Unpredictability – this film was constantly surprising me, and throwing me into things that I didn’t see coming or expect. It really is an exciting ride watching this film. Unexpected jumping from one scene to the other are done in such clever ways, and at first I thought it could start to get jarring – all this jumping around, not really understanding where you are in the overall story, but that very much wasn’t the case. The film made it clear as to where the various elements of the story where in the context of it all, and I never once felt lost or confused.

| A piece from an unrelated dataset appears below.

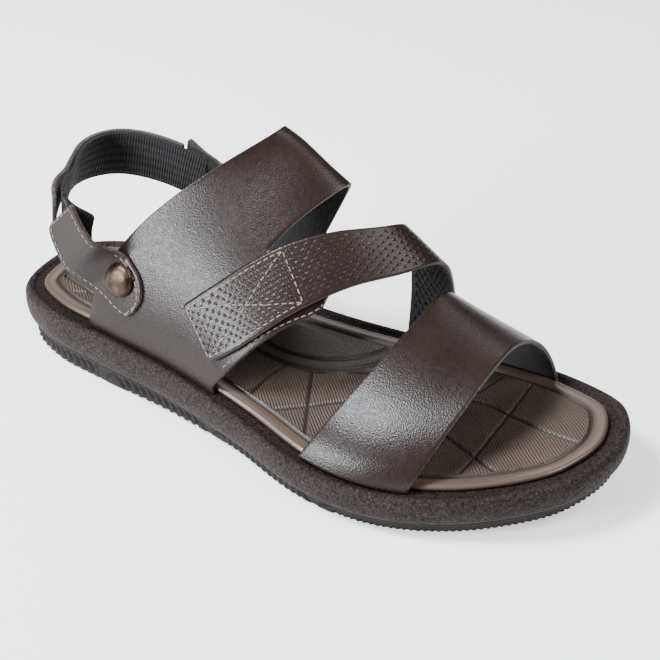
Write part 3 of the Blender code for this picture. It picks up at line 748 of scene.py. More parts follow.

The film also doesn’t only use conventional cuts to make one scene move to the next. Interestingly the film will have scenes bleed into one another, and it will cleverly hide the cutting in the transfer between the two (so the untrained eye doesn’t even notice it). A perfect example of this is when Miles Davis is in an elevator after a heated discussion and he begins to hear one of his songs coming from outside the elevator. All of a sudden he pushes the wall on the back of the lift and the camera then follows him through – it hides the cut by focusing in on the black of a piano and then pulls back out to reveal you in a different time and place in Mile Davis’s career/life. Its little touches like this that made watching the film so enjoyable. Even better is that moments like that make sense in the context of the film, as Miles Davis is not only a drug addict, but he is also suffering from some serious mental issues, and so having scenes that defy reality, make sense and add to the experience of the film.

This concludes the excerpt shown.